Boilerplate text, or simply boilerplate, is any written text (copy) that can be reused in new contexts or applications without significant changes to the original. The term is used in reference to statements, contracts and computer code, and is used in the media to refer to hackneyed or unoriginal writing.
"Boiler plate" originally referred to the rolled steel used to make boilers to heat water. Metal printing plates of prepared text such as advertisements or syndicated columns were distributed to small, local newspapers, and became known as 'boilerplates' by analogy.

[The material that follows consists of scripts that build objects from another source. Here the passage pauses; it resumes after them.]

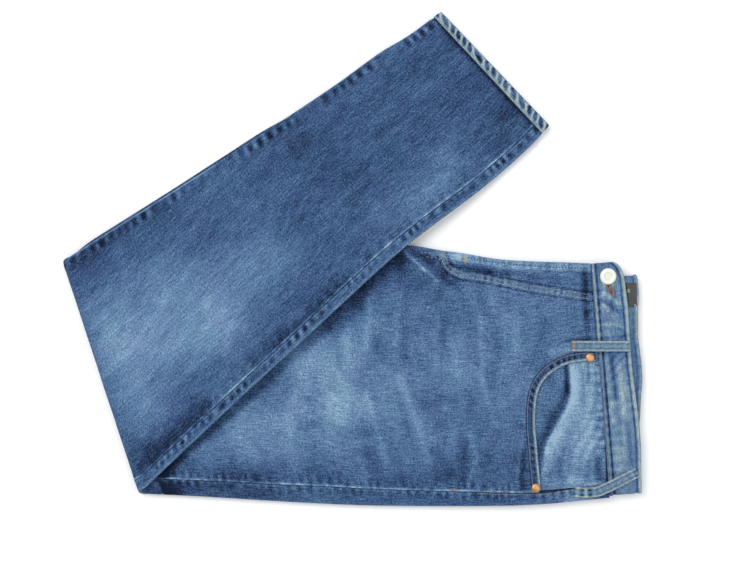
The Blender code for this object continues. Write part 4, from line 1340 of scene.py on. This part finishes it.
def tacked(middle, along, length, width, rows, lift=0.15):
    # A bar tack: close stitches side by side across a short line
    along = unit(np.array(along, float))
    aside = leftward(along)
    made = []
    for k in range(rows):
        at = np.array(middle) + along * length * ((k + 0.5) / rows - 0.5)
        sway = 0.12 * width * (1 if k % 2 else -1)
        ends = [surfaceAt(*(at + aside * (width * side / 2 + sway)))[0] for side in (-1, 1)]
        normal = surfaceAt(*at)[1]
        height = max(ends[0][2], ends[1][2])
        for end in ends:
            end[2] = max(end[2], height - 0.8)
        made.append((ends[0] + lift * normal, ends[1] + lift * normal, normal))
    return made


def sew(name, made, thick, material):
    points, faces = [], []
    for k, (start, end, normal) in enumerate(made):
        along = unit(end - start)
        side = unit(np.cross(normal, along))
        axes = np.array([(end - start), side * thick, np.cross(along, side) * thick])
        points.append(stitchPoints @ axes + (start + end) / 2)
        faces.extend([v + k * len(stitchPoints) for v in face] for face in stitchFaces)
    return dress(makeMesh(name, np.vstack(points), faces), material, "denim_seam")


def bandLine(first, last, fromSeam=None, fromTop=None, isBack=0.0):
    # A line along the waistband, from above: at a distance from its lower seam or from its top
    v = np.linspace(first, last, 60)
    top = lookUp(band["widths"], v) + isBack * lookUp(band["backRise"], v)
    at = fold["seamGap"] + (fromSeam if fromTop is None else top - fromTop)
    return np.array([waist.plan(a)[0] + waistOut * b for a, b in zip(v, at + 0 * v)])


def hemLine(fromEnd):
    station = shinStation(1 - fromEnd / shinLength, fold["hemStack"])
    return station.plan(np.linspace(2.0, station.width - 2.0, 40))


def seamLine(first, last, aside):
    # Along the side seam of the thigh, from one share of its length to another
    shares = np.linspace(first, last, 80)
    stations = [thighStation(share) for share in shares]
    return np.array([s.plan(s.width - s.seam() + aside)[0] for s in stations])


# Each piece of sewing: its thread, how thick, rows of stitches (length, gap, lines), and bar tacks
# (middle, direction, length, width, threads)
sewing = (
    ("hem_stitching", ecruThread, 0.6, [(2.2, 0.9, hemLine(10.6), hemLine(8.0))], []),
    ("waist_stitching", ecruThread, 0.72, [
        (2.1, 0.9, bandLine(2, 84, fromSeam=2.0), bandLine(6, 236, fromTop=2.0)),
        (1.9, 1.6, ((70, 6.4), (76, 6.4), (84, 4.0), (94, 3.4))),
        (1.6, 2.0, ((76, 2.2), (85, 1.4), (92, -1.6))),
        (2.6, 0.2, bandLine(53, 80, fromTop=1.3, isBack=1)),
        (2.2, 0.2, bandLine(54, 79, fromTop=2.2, isBack=1)),
        (2.0, 1.1, *[beside(line, aside)[3:-3] for line in (frontLoopLine, sideLoopLine)
                     for aside in (-4.1, 4.1)]),
        (*stitch["long"], beside(flyLine, -2.0)),
    ], [((283.3, -33), (0, 1), 4.2, 3.6, 6), ((290.3, -47.6), (0, 1), 1.8, 1.6, 3)]),
    ("seam_stitching", tanThread, 0.74, [
        (*stitch["long"], beside(flyLine, 2.0)),
        (2.4, 0.8, mouthLine(2.7, 247, -237), mouthLine(7.9, 247, -237)),
        (2.4, 0.7, seamLine(0.005, 0.286, 1.3)),
        (2.1, 0.9, bandLine(85, 236, fromSeam=2.0)),
    ], []),
    ("edge_stitching", navyThread, 1.1, [
        (1.6, 1.5, ((118, 1.0), (145.6, -3.4), (179.8, -7.0), (212, -8.6), (243, -9.6))),
    ], []),
    ("bar_tacks", orangeThread, 0.55, [(2.6, 0.25, bandLine(24, 170, fromTop=0.6, isBack=1))],
     [((104, -238), (1, 0.05), 5.5, 1.6, 9), ((226.6, -88.6), (0, 1), 9.5, 3.6, 13)]),
    ("fly_tacks", yellowThread, 0.5, [],
     [((114.8, -0.6), (0.35, -1), 8.0, 2.2, 12), ((93.4, 3.4), (0.7, -0.7), 5.5, 1.6, 8)]),
)
ecruStitches, paleStitches, tanStitches, navyStitches, orangeTacks, yellowTacks = [
    sew(name, [one for row in rows for one in sewn(*row)] + [one for tack in tacks for one in tacked(*tack)],
        thick, thread) for name, thread, thick, rows, tacks in sewing]
print("stitching sewn")


# Keyhole buttonhole below the button: a slot with a round eye, worked all round with thread

keyhole = dict(eye=(262.3, -25.5), tail=(266.6, -36.6), eyeRadius=1.9, tailRadius=0.55, purl=1.5)


def keyholeEdge(grown=0.0):
    # The outline of the slot: round its eye, and drawn in to its tail
    eye, tail = np.array(keyhole["eye"]), np.array(keyhole["tail"])
    way = unit(tail - eye)
    aside = leftward(way)
    outline = []
    for middle, radius, first, last in ((eye, keyhole["eyeRadius"], 60, 300),
                                        (tail, keyhole["tailRadius"], -90, 90)):
        for turn in np.radians(np.linspace(first, last, 9)):
            outline.append(middle + (way * math.cos(turn) + aside * math.sin(turn)) * (radius + grown))
    return np.array(outline + outline[:1])


def buttonhole():
    inner, outer = evenly(keyholeEdge(), 42), evenly(keyholeEdge(keyhole["purl"]), 42)
    made = []
    for start, end in zip(inner, outer):
        base, normal = surfaceAt(*start)
        tip, _ = surfaceAt(*end)
        made.append((base + 0.3 * normal, tip + 0.2 * normal, normal))
    return made


def slotShade():
    # Painted shade for the slot's depth: a thin dark shape just over the cloth
    rim = evenly(keyholeEdge(0.35), 33)[:-1]
    middle = rim.mean(axis=0)
    rings = [[(*spot, surfaceAt(*spot)[0][2] + lift, 0.5) for spot in middle + (rim - middle) * share]
             for share, lift in ((1.0, -0.3), (1.0, 0.05), (0.5, 0.1), (0.5, -0.3))]
    return sweep("buttonhole_slot_shade", rings, slotShadeFinish, "denim_seam", sewable=False)


slotShadeFinish = threadFinish("dark inside of the buttonhole", tint(34, 40, 52), tint(20, 24, 34))
slotShadePiece = slotShade()
worked = sew("buttonhole_thread", buttonhole(), 0.75, orangeThread)
print("buttonhole worked")


# Button and rivets, turned from cylinders

def selectFaces(obj, test):
    bpy.ops.object.mode_set(mode="OBJECT")
    for vertex in obj.data.vertices:
        vertex.select = False
    for edge in obj.data.edges:
        edge.select = False
    for face in obj.data.polygons:
        face.select = bool(test(face))
    bpy.ops.object.mode_set(mode="EDIT")


def stepped(name, radius, height, steps, place, sides=48):
    # A cylinder whose top is inset and raised step by step: width of each step, and its rise
    bpy.ops.object.select_all(action="DESELECT")
    bpy.ops.mesh.primitive_cylinder_add(vertices=sides, radius=radius * mm, depth=height * mm,
                                        location=(0, 0, height * mm / 2))
    obj = bpy.context.object
    obj.name = obj.data.name = name
    bpy.ops.object.mode_set(mode="EDIT")
    bpy.ops.mesh.select_mode(type="FACE")
    selectFaces(obj, lambda face: face.normal.z > 0.9)
    for inset, rise in steps:
        bpy.ops.mesh.inset(thickness=inset * mm)
        bpy.ops.transform.translate(value=(0, 0, rise * mm))
    bpy.ops.mesh.select_all(action="SELECT")
    bpy.ops.transform.translate(value=[c * mm for c in place])
    bpy.ops.object.mode_set(mode="OBJECT")
    bevel = obj.modifiers.new("Rounded", "BEVEL")
    bevel.width, bevel.segments, bevel.limit_method = 0.18 * mm, 2, "ANGLE"
    bpy.ops.object.modifier_apply(modifier=bevel.name)
    obj.location = (0, 0, 0)
    bpy.ops.object.transform_apply(location=True, rotation=True, scale=True)
    bpy.ops.object.shade_smooth_by_angle(angle=math.radians(40))
    return obj


def metalFinish(name, colour, dark, metallic, roughness):
    finish = Finish(name, Metallic=metallic)
    place = finish.node("ShaderNodeTexCoord", out="Object")
    blotch = noise(finish, place, 420.0, 4.0)
    scratch = noise(finish, place, 2600.0)
    return finish.feed(Base_Color=mixed(finish, blotch * 1.8 - 0.4, tint(*dark), tint(*colour)),
                       Roughness=blotch * 0.2 + (roughness - 0.1), Normal=bumped(finish, scratch, 0.25, 0.1))


button = dict(
    place=(262, -18),
    radius=8.4,
    height=1.3,
    steps=(
        (0.5, 0.5), (0.5, 0.45), (0.8, 0.4), (1.3, 0.2), (0.9, -0.35), (0.7, -0.45), (0.6, -0.1),
        (0.4, 0.12), (0.4, -0.12), (1.2, -0.03)),
    hollow=4.2,
)
buttonPiece = stepped("front_button", button["radius"], button["height"], button["steps"],
                      (*button["place"], topAround(*button["place"], 4) + 0.3), 64)
dress(buttonPiece, metalFinish("white enamel button", (236, 238, 226), (214, 219, 204), 0.1, 0.35),
      "button_enamel", "waist_button")
buttonPiece.data.materials.append(
    metalFinish("enamel of the button's hollow", (226, 229, 212), (200, 206, 188), 0.1, 0.4))
for face in buttonPiece.data.polygons:
    fromMiddle = np.linalg.norm(np.array(face.center[:2]) - np.array(button["place"]) * mm)
    face.material_index = int(fromMiddle < button["hollow"] * mm)

rivets = dict(
    radius=4.7,
    height=0.5,
    steps=((0.3, 0.42), (0.5, 0.34), (0.7, 0.26), (0.9, 0.17), (0.9, 0.07), (0.7, 0.01)),
    metal=metalFinish("copper rivet", (214, 170, 122), (164, 114, 74), 0.8, 0.4),
)
for name, (x, y), node in (("rivet_at_waist", (243.5, -101.5), "rivet_waist"),
                           ("rivet_at_side", (188, -235.4), "rivet_side")):
    place = (x, y, topAround(x, y, 3.0) + 0.1)
    rivet = stepped(name, rivets["radius"], rivets["height"], rivets["steps"], place, 40)
    dress(rivet, rivets["metal"], "rivet_copper", node)
print("button and rivets made")


# Floor, light and camera

studio = dict(
    scale=1.03,  # millimetres to a pixel of a picture 750 wide, at the height of the cloth
    pictureWidth=750,
    centre=(22.7, -22.7),
    above=1450.0,
    cloth=10.0,
    sensor=36.0,
    # Name, place, size and power, in metres and watts
    lights=(("key light", (-0.8, 0.8, 2.0), 1.5, 29), ("fill light", (0.9, -0.2, 2.2), 1.8, 12)),
    sky=(0.96, 0.98, 1.0, 1),
    skyStrength=0.66,
)


def floor():
    bpy.ops.mesh.primitive_plane_add(size=6.0, location=(0, 0, 0))
    obj = bpy.context.object
    obj.name = "floor"
    finish = Finish("white floor", Roughness=0.9, Specular_IOR_Level=0.1)
    place = finish.node("ShaderNodeTexCoord", out="Object")
    shade = mixed(finish, noise(finish, place, 3.0), (0.93, 0.93, 0.925, 1), (0.96, 0.96, 0.96, 1))
    obj.data.materials.append(finish.feed(Base_Color=shade))


def softLight(name, place, size, power):
    lamp = bpy.data.lights.new(name, "AREA")
    lamp.shape, lamp.size, lamp.energy = "DISK", size, power
    obj = bpy.data.objects.new(name, lamp)
    bpy.context.scene.collection.objects.link(obj)
    obj.location = place
    obj.rotation_euler = (-Vector(place)).to_track_quat("-Z", "Y").to_euler()
    obj.visible_camera = False


floor()
for light in studio["lights"]:
    softLight(*light)
world = bpy.data.worlds.new("studio")
bpy.context.scene.world = world
world.use_nodes = True
sky = world.node_tree.nodes["Background"]
sky.inputs["Color"].default_value = studio["sky"]
sky.inputs["Strength"].default_value = studio["skyStrength"]
bpy.context.scene.view_settings.view_transform = "Standard"

camera = bpy.data.objects.new("camera", bpy.data.cameras.new("camera"))
bpy.context.scene.collection.objects.link(camera)
camera.location = Vector((*studio["centre"], studio["above"] + studio["cloth"])) * mm
camera.data.sensor_width = studio["sensor"]
camera.data.lens = studio["sensor"] * studio["above"] / (studio["scale"] * studio["pictureWidth"])
camera.data.clip_end = 20.0
bpy.context.scene.camera = camera
print("camera and light set")
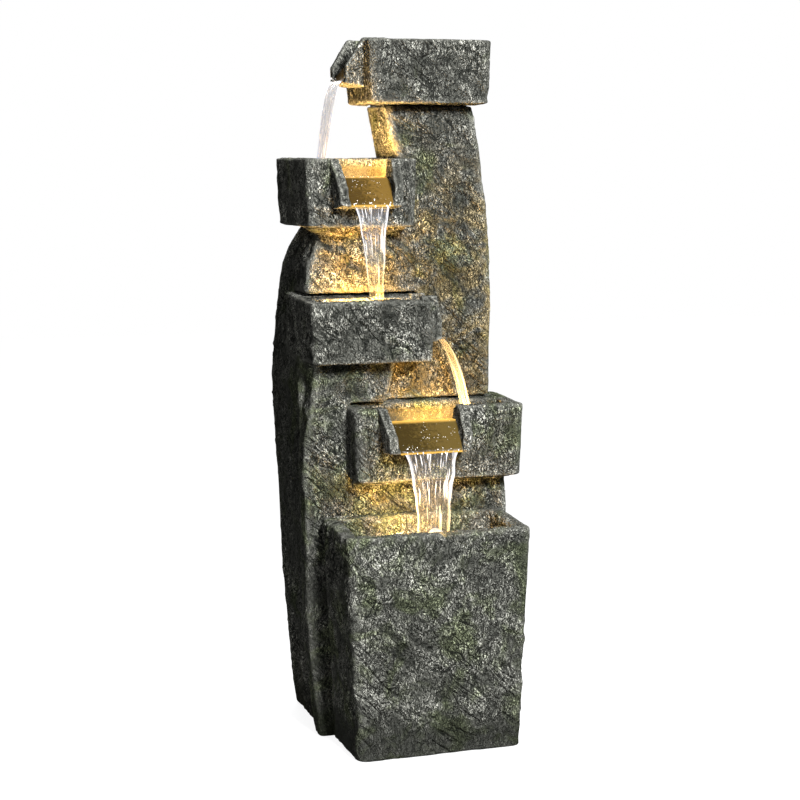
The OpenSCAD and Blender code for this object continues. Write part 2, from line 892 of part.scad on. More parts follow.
module drain_plug() {
    face_x = basin_half_foot + drain_boss_proud;
    color("black") translate([0, pump_y, drain_z]) {
        rod_x(drain_r - running, basin_half_foot - basin_wall / 2, face_x + drain_flange_t);
        rod_x(drain_flange_r, face_x, face_x + drain_flange_t);
        translate([face_x + drain_flange_t / 2, -drain_tab_w / 2, -drain_tab_h / 2])
            cube([drain_flange_t / 2 + drain_tab_l, drain_tab_w, drain_tab_h]);
    }
}

module pump_motor() {
    low = [volute_right, pump_y - motor_w / 2, pump_z - motor_below];
    color("black") difference() {
        translate(low) rotate([90, 0, 90]) linear_extrude(motor_l)
            translate([motor_w / 2, motor_h / 2]) rounded_square([motor_w, motor_h], motor_corner);
        translate([0, pump_y, pump_z]) {
            rod_x(magnet_r + rotor_gap, volute_right - cut, pump_right - rotor_floor);
            rod_x(bush_r + running, pump_right - rotor_floor - cut, pump_right - rotor_floor + bush_l);
        }
        at_cups() translate([0, 0, -cut]) cylinder(r = cup_stem_r + running, h = cup_stem_h + cut);
    }
}

module rounded_square(size, r) {
    square([size[0] - 2 * r, size[1]], center = true);
    square([size[0], size[1] - 2 * r], center = true);
    for (i = [-1, 1], j = [-1, 1]) translate([i * (size[0] / 2 - r), j * (size[1] / 2 - r)]) circle(r = r);
}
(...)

One large supplier to newspapers of this kind of boilerplate was the Western Newspaper Union, which supplied "ready-to-print stories [which] contained national or international news" to papers with smaller geographic footprints, which could include advertisements pre-printed next to the conventional content.
In contract law, the term "boilerplate language" or "boilerplate clause" describes the parts of a contract that are considered standard. A standard form contract or boilerplate contract is a contract between two parties, where the terms and conditions of the contract are set by one of the parties, and the other party has little or no ability to negotiate more favorable terms and is thus placed in a "take it or leave it" position.
Boilerplate language may also exist in pre-created form letters. The person sending the form letter then usually only needs to add his or her name at the end of the pre-written greeting and body.
In computer programming, boilerplate is the sections of code that have to be included in many places with little or no alteration. Such boilerplate code is particularly salient when the programmer must include a lot of code for minimal functionality.
A related phenomenon, bookkeeping code, is code that is not part of the business logic, but is interleaved with it in order to keep data structures updated or able to handle secondary aspects of the program.